Promoting your research: a guide for PhD students

Pranav S. Kulkarni
23 sep. ’21

The research conducted by PhD students is an essential fuel that makes the university engines work. It forms a large part, if not the majority, of the research work done in many labs across the world. Yet, I find that most of the studies done by PhD students wilt away in the shadows of high impact publications of seasoned research teams.

As a PhD student, the quality of your research output is -amongst other things- important for future career steps. So, to inform academia of your work and to present the quality of the work that you did, your research should be promoted. This not only improves your profile as a researcher, but also informs the world of your contribution in your domain. Therefore, there must be a way to showcase the efforts as well as profound knowledge that is generated via the PhD research.

In this blog, I would like to point out some of the ways that I found helpful in promoting my work.

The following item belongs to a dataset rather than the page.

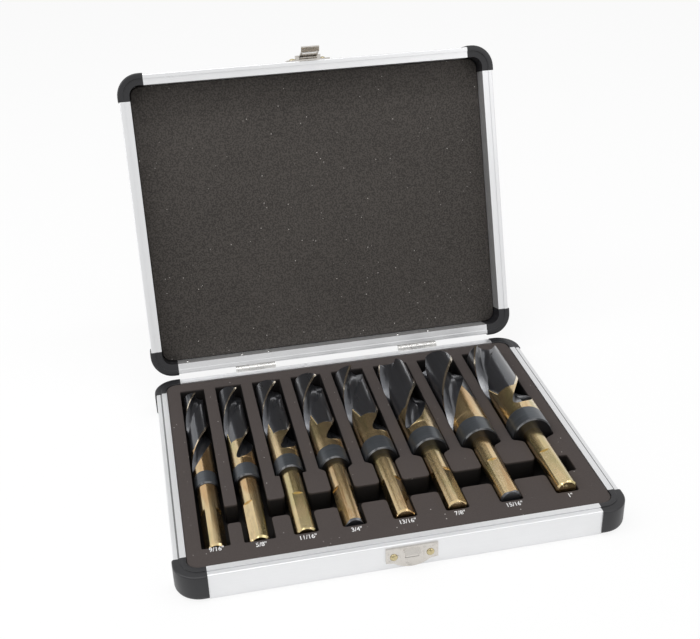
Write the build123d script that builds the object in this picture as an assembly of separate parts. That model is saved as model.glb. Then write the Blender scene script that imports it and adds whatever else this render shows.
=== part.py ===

1. Conference presentations

The first step to bring your work to light is by presenting it. Conference presentations bring your work into the public scrutiny of fellow academics and superiors. All conferences conducted worldwide have a presentation and poster section for early-stage researchers like PhD students to promote their work. I would recommend making use of this incentive.

Personally, I had a great opportunity to present my first ever PhD study in a large EU based conference called SVEPM. This not only helped me promote my work but also make some new connections in my area of study. Moreover, I got to publish the work in a special edition of a journal due to this presentation. Knowing which conferences to attend will help you promote your work.

2. Departmental congress

Both the university departments I work in have internal meetings for PhD students to present their current work. By doing this, the whole department is kept informed of the current research being done as well as bringing into focus the latest findings of PhD research.

I found that this is a great opportunity to discuss my study in a comfortable environment of familiar peers and superiors. My suggestion to all PhD students would be to use this opportunity if you have it in your departments.

3. Social media

Social media is the most obvious and prolific tool to promote anything these days. You can use your LinkedIn, Twitter, Facebook, AcademicsConnected profiles to provide links to your study and inform your friends, family, peers, and the general public of what you are up to. I find this a better use of public fora than just retweeting cute cat pictures, don’t you?

4. Journal promotions

A lot of good journals out there have in-built promotional tools for researchers. These can include front page illustration of articles, graphical abstracts, display of articles on front page of journal website, etc. A simple decision to print your journal article in colour instead of greyscale can go a long way in catching the readers’ eyes and spike their interests. Depending on the cost that your research team can spare for these tools, you can make use of them quite effectively.

5. Publishing open access

Another part of any good journal’s paraphernalia is the choice of publishing open access. This allows non-subscribers and subscribers alike to view the full-length manuscript of your study. This choice can go a long way in showcasing your research to the world outside.

Nowadays, most universities will promote the publication of open access articles. So, it is always prudent for PhD students to avail themselves of these options. The choice of publishing open access should be a criteria when you select a journal to publish your work.

6. Writing or reporting popular articles

If your research is of sufficient social impact, it is always a good idea to write a popular article or a blog about it. This helps the non-scientific public get an idea of your research without having the necessary expertise to tackle all the scientific jargon.

Sometimes, media outlets and newspapers might contact you to do a piece on your study if it is of vital importance. This also goes a long way in promoting your findings. Other times, you can contact the personnel responsible for media outreach and PR in your own department to promote your article through this medium. If your work fits the bill, I suggest you make use of these tactics as well.

7. Public repository database

As a PhD student, I found that one of the easiest ways to collaborate in a team of researchers is to make use of repositories such as GitHub. Once the work is published, you can make this repository publicly available so that anyone following your work can get their hands on non-sensitive data and metadata. Public can also follow the progression of the research as these platforms have in-built version control in them. Therefore, it can become a promotional tool with no extra effort. You can also create mini websites on some of these platforms and then link them to your social media profile to make the study visible.

8. Workshops and public speeches

Sometimes, given an opportunity, you might get a chance to conduct a workshop or deliver a speech on your subject of interest. This can be inside the university or in public. In such instances, you can easily promote your current research.

However, care must be taken that the subject of your workshop or speech is relevant to the subject of your current research. I once attended a workshop on dairy management where the coordinators explained the state-of-art developments in the field through their own research work.

In summary, there are many things that you can use effectively, as a PhD student, to promote your work. It is a shame and a great waste to see your work wither away in the large pile of research being done every day.

I hope this blog will inform you of some of the ways in which you can promote your research, build up a solid work profile and inform the world of your endeavours.